### Task statement
Set down the material below in full, matching it exactly.

= = =

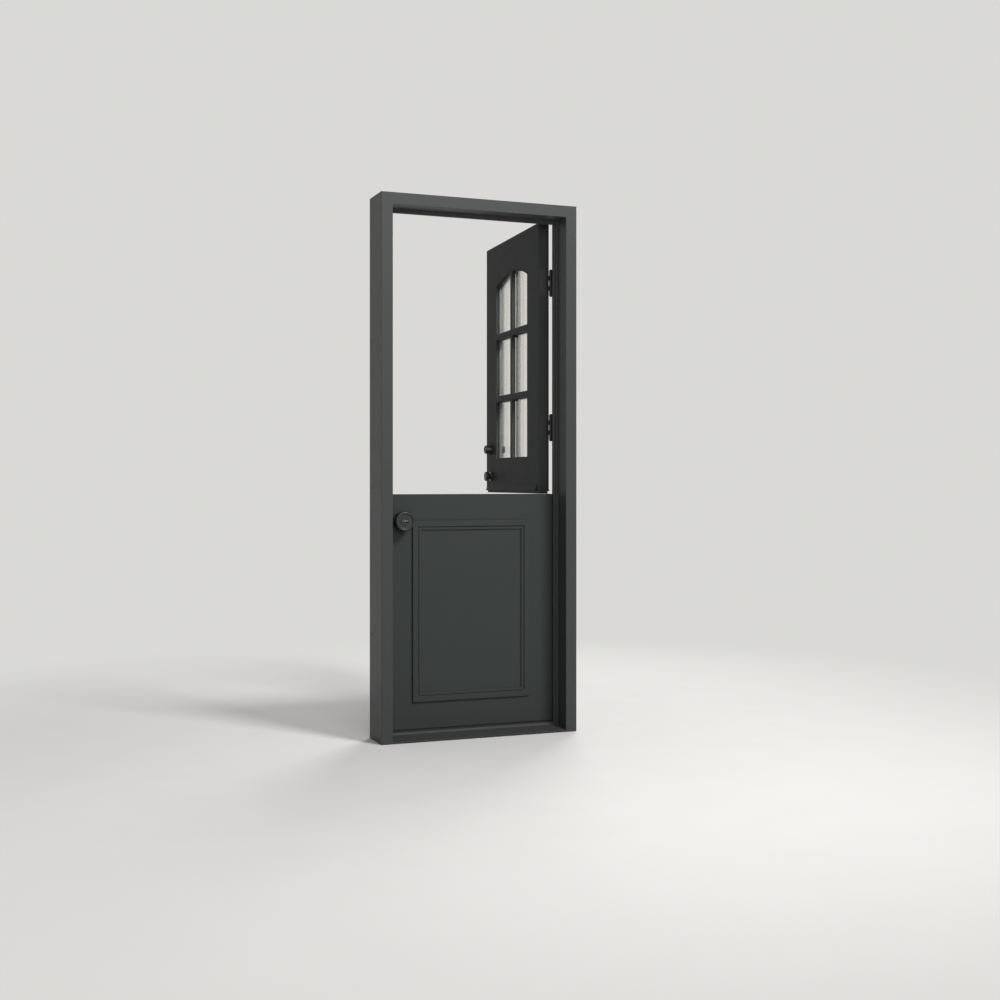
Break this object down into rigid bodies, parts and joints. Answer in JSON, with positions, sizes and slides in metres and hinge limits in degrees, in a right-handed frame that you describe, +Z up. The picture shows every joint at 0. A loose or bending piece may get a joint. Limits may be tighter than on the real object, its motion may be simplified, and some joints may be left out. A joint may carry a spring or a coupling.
{
  "type": "dutch stable door",
  "caption": "Steel stable door in its frame: panelled lower leaf, upper leaf with an arched barred window, butt hinges, knob locks, seals and sloped sill.",
  "frame": {"origin": "centre of the sill's underside, halfway through the frame's depth", "axes": "+X towards the hinge side, +Y into the house, +Z up; the frame's outdoor face is the low Y side"},
  "size_m": [0.8386, 0.8889, 2.07],
  "materials": {
    "frame_paint": "satin charcoal paint on steel",
    "leaf_paint": "satin charcoal paint on steel",
    "sill": "satin charcoal coated aluminium",
    "hinge_metal": "satin blackened steel",
    "lock_steel": "satin bare steel",
    "knob_black": "satin black plated metal",
    "rubber": "matte black rubber",
    "foam": "matte pale rigid foam",
    "glass": "polished clear glass",
    "spacer": "satin mill aluminium"
  },
  "bodies": {
    "frame": {"deadbolt_strike": "lock_steel", "frame_hinge_plates": "hinge_metal", "frame_screws": "hinge_metal", "frame_seal": "rubber", "head_jamb": "frame_paint", "head_stop": "frame_paint", "hinge_jamb": "frame_paint", "hinge_pins": "hinge_metal", "hinge_side_stop": "frame_paint", "latch_jamb": "frame_paint", "latch_side_stop": "frame_paint", "lower_latch_strike": "lock_steel", "threshold": "sill", "upper_latch_strike": "lock_steel"},
    "lower_leaf": {"bottom_sweep": "rubber", "dutch_bolt_keeper": "knob_black", "lower_hinge_plates": "hinge_metal", "lower_inner_moulding": "leaf_paint", "lower_inner_rose": "knob_black", "lower_inner_skin": "leaf_paint", "lower_latch_case": "lock_steel", "lower_leaf_channel": "leaf_paint", "lower_leaf_core": "foam", "lower_leaf_screws": "hinge_metal", "lower_outer_moulding": "leaf_paint", "lower_outer_rose": "knob_black", "lower_outer_skin": "leaf_paint"},
    "upper_leaf": {"deadbolt_case": "lock_steel", "deadbolt_cylinder": "knob_black", "deadbolt_rose": "knob_black", "dutch_bolt_guide": "knob_black", "glass_inner": "glass", "glass_outer": "glass", "glass_spacer": "spacer", "glazing_bead": "leaf_paint", "inner_window_bars": "leaf_paint", "meeting_cap": "leaf_paint", "meeting_seal": "rubber", "outer_window_bars": "leaf_paint", "upper_hinge_plates": "hinge_metal", "upper_inner_rose": "knob_black", "upper_inner_skin": "leaf_paint", "upper_latch_case": "lock_steel", "upper_leaf_channel": "leaf_paint", "upper_leaf_core": "foam", "upper_leaf_screws": "hinge_metal", "upper_outer_rose": "knob_black", "upper_outer_skin": "leaf_paint", "window_surround": "leaf_paint"},
    "lower_knob": {"lower_outer_knob": "knob_black", "lower_inner_knob": "knob_black"},
    "lower_latch": {"lower_latch_bolt": "lock_steel"},
    "upper_knob": {"upper_outer_knob": "knob_black", "upper_inner_knob": "knob_black"},
    "upper_latch": {"upper_latch_bolt": "lock_steel"},
    "deadbolt_turn": {"thumb_turn": "knob_black"},
    "deadbolt": {"deadbolt_bolt": "lock_steel"},
    "dutch_bolt": {"dutch_bolt_rod": "knob_black"}
  },
  "joints": [
    {"name": "lower_swing", "type": "hinge", "parent": "frame", "child": "lower_leaf", "pos_m": [0.3615, 0.0865, 0.4835], "axis": [0, 0, -1], "range_deg": [0, 170]},
    {"name": "upper_swing", "type": "hinge", "parent": "frame", "child": "upper_leaf", "pos_m": [0.3615, 0.0865, 1.49525], "axis": [0, 0, -1], "range_deg": [-94, 76]},
    {"name": "lower_knob_turn", "type": "hinge", "parent": "lower_leaf", "child": "lower_knob", "pos_m": [-0.29, 0.05622, 0.833], "axis": [0, 1, 0], "range_deg": [0, 60]},
    {"name": "lower_latch_slide", "type": "slide", "parent": "lower_leaf", "child": "lower_latch", "axis": [-1, 0, 0], "range_m": [0, 0.012]},
    {"name": "upper_knob_turn", "type": "hinge", "parent": "upper_leaf", "child": "upper_knob", "pos_m": [0.37675, 0.73852, 1.008], "axis": [0.9976, -0.0698, 0], "range_deg": [0, 60]},
    {"name": "upper_latch_slide", "type": "slide", "parent": "upper_leaf", "child": "upper_latch", "axis": [0.0698, 0.9976, 0], "range_m": [0, 0.012]},
    {"name": "deadbolt_thumb_turn", "type": "hinge", "parent": "upper_leaf", "child": "deadbolt_turn", "pos_m": [0.37675, 0.73852, 1.128], "axis": [0.9976, -0.0698, 0], "range_deg": [0, 90]},
    {"name": "deadbolt_slide", "type": "slide", "parent": "upper_leaf", "child": "deadbolt", "axis": [0.0698, 0.9976, 0], "range_m": [0, 0.025]},
    {"name": "dutch_bolt_slide", "type": "slide", "parent": "upper_leaf", "child": "dutch_bolt", "axis": [0, 0, -1], "range_m": [0, 0.03]}
  ],
  "couplings": [
    {"joint": "lower_latch_slide", "follows": "lower_knob_turn", "m_per_rad": 0.011459},
    {"joint": "upper_latch_slide", "follows": "upper_knob_turn", "m_per_rad": 0.011459},
    {"joint": "deadbolt_thumb_turn", "follows": "deadbolt_slide", "rad_per_m": 62.832}
  ]
}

= = =

### Response to the exercise
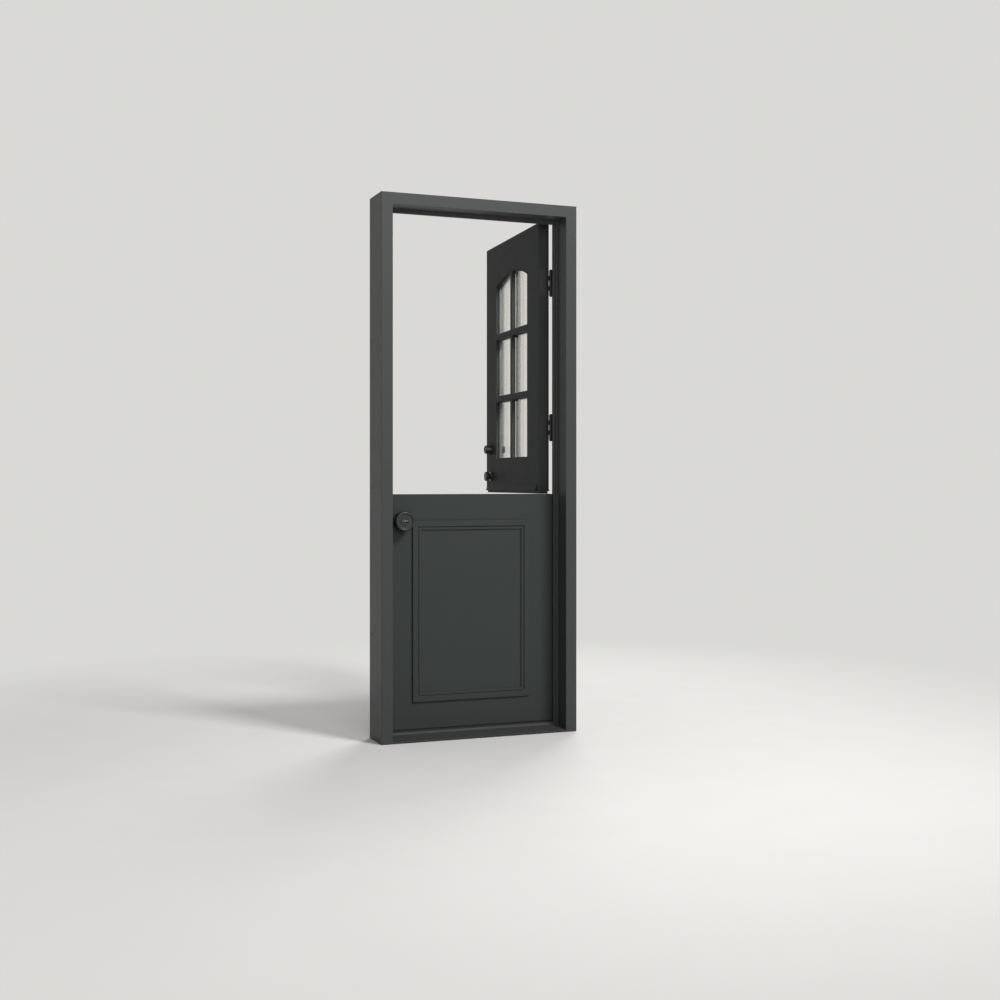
Break this object down into rigid bodies, parts and joints. Answer in JSON, with positions, sizes and slides in metres and hinge limits in degrees, in a right-handed frame that you describe, +Z up. The picture shows every joint at 0. A loose or bending piece may get a joint. Limits may be tighter than on the real object, its motion may be simplified, and some joints may be left out. A joint may carry a spring or a coupling.
{
  "type": "dutch stable door",
  "caption": "Steel stable door in its frame: panelled lower leaf, upper leaf with an arched barred window, butt hinges, knob locks, seals and sloped sill.",
  "frame": {"origin": "centre of the sill's underside, halfway through the frame's depth", "axes": "+X towards the hinge side, +Y into the house, +Z up; the frame's outdoor face is the low Y side"},
  "size_m": [0.8386, 0.8889, 2.07],
  "materials": {
    "frame_paint": "satin charcoal paint on steel",
    "leaf_paint": "satin charcoal paint on steel",
    "sill": "satin charcoal coated aluminium",
    "hinge_metal": "satin blackened steel",
    "lock_steel": "satin bare steel",
    "knob_black": "satin black plated metal",
    "rubber": "matte black rubber",
    "foam": "matte pale rigid foam",
    "glass": "polished clear glass",
    "spacer": "satin mill aluminium"
  },
  "bodies": {
    "frame": {"deadbolt_strike": "lock_steel", "frame_hinge_plates": "hinge_metal", "frame_screws": "hinge_metal", "frame_seal": "rubber", "head_jamb": "frame_paint", "head_stop": "frame_paint", "hinge_jamb": "frame_paint", "hinge_pins": "hinge_metal", "hinge_side_stop": "frame_paint", "latch_jamb": "frame_paint", "latch_side_stop": "frame_paint", "lower_latch_strike": "lock_steel", "threshold": "sill", "upper_latch_strike": "lock_steel"},
    "lower_leaf": {"bottom_sweep": "rubber", "dutch_bolt_keeper": "knob_black", "lower_hinge_plates": "hinge_metal", "lower_inner_moulding": "leaf_paint", "lower_inner_rose": "knob_black", "lower_inner_skin": "leaf_paint", "lower_latch_case": "lock_steel", "lower_leaf_channel": "leaf_paint", "lower_leaf_core": "foam", "lower_leaf_screws": "hinge_metal", "lower_outer_moulding": "leaf_paint", "lower_outer_rose": "knob_black", "lower_outer_skin": "leaf_paint"},
    "upper_leaf": {"deadbolt_case": "lock_steel", "deadbolt_cylinder": "knob_black", "deadbolt_rose": "knob_black", "dutch_bolt_guide": "knob_black", "glass_inner": "glass", "glass_outer": "glass", "glass_spacer": "spacer", "glazing_bead": "leaf_paint", "inner_window_bars": "leaf_paint", "meeting_cap": "leaf_paint", "meeting_seal": "rubber", "outer_window_bars": "leaf_paint", "upper_hinge_plates": "hinge_metal", "upper_inner_rose": "knob_black", "upper_inner_skin": "leaf_paint", "upper_latch_case": "lock_steel", "upper_leaf_channel": "leaf_paint", "upper_leaf_core": "foam", "upper_leaf_screws": "hinge_metal", "upper_outer_rose": "knob_black", "upper_outer_skin": "leaf_paint", "window_surround": "leaf_paint"},
    "lower_knob": {"lower_outer_knob": "knob_black", "lower_inner_knob": "knob_black"},
    "lower_latch": {"lower_latch_bolt": "lock_steel"},
    "upper_knob": {"upper_outer_knob": "knob_black", "upper_inner_knob": "knob_black"},
    "upper_latch": {"upper_latch_bolt": "lock_steel"},
    "deadbolt_turn": {"thumb_turn": "knob_black"},
    "deadbolt": {"deadbolt_bolt": "lock_steel"},
    "dutch_bolt": {"dutch_bolt_rod": "knob_black"}
  },
  "joints": [
    {"name": "lower_swing", "type": "hinge", "parent": "frame", "child": "lower_leaf", "pos_m": [0.3615, 0.0865, 0.4835], "axis": [0, 0, -1], "range_deg": [0, 170]},
    {"name": "upper_swing", "type": "hinge", "parent": "frame", "child": "upper_leaf", "pos_m": [0.3615, 0.0865, 1.49525], "axis": [0, 0, -1], "range_deg": [-94, 76]},
    {"name": "lower_knob_turn", "type": "hinge", "parent": "lower_leaf", "child": "lower_knob", "pos_m": [-0.29, 0.05622, 0.833], "axis": [0, 1, 0], "range_deg": [0, 60]},
    {"name": "lower_latch_slide", "type": "slide", "parent": "lower_leaf", "child": "lower_latch", "axis": [-1, 0, 0], "range_m": [0, 0.012]},
    {"name": "upper_knob_turn", "type": "hinge", "parent": "upper_leaf", "child": "upper_knob", "pos_m": [0.37675, 0.73852, 1.008], "axis": [0.9976, -0.0698, 0], "range_deg": [0, 60]},
    {"name": "upper_latch_slide", "type": "slide", "parent": "upper_leaf", "child": "upper_latch", "axis": [0.0698, 0.9976, 0], "range_m": [0, 0.012]},
    {"name": "deadbolt_thumb_turn", "type": "hinge", "parent": "upper_leaf", "child": "deadbolt_turn", "pos_m": [0.37675, 0.73852, 1.128], "axis": [0.9976, -0.0698, 0], "range_deg": [0, 90]},
    {"name": "deadbolt_slide", "type": "slide", "parent": "upper_leaf", "child": "deadbolt", "axis": [0.0698, 0.9976, 0], "range_m": [0, 0.025]},
    {"name": "dutch_bolt_slide", "type": "slide", "parent": "upper_leaf", "child": "dutch_bolt", "axis": [0, 0, -1], "range_m": [0, 0.03]}
  ],
  "couplings": [
    {"joint": "lower_latch_slide", "follows": "lower_knob_turn", "m_per_rad": 0.011459},
    {"joint": "upper_latch_slide", "follows": "upper_knob_turn", "m_per_rad": 0.011459},
    {"joint": "deadbolt_thumb_turn", "follows": "deadbolt_slide", "rad_per_m": 62.832}
  ]
}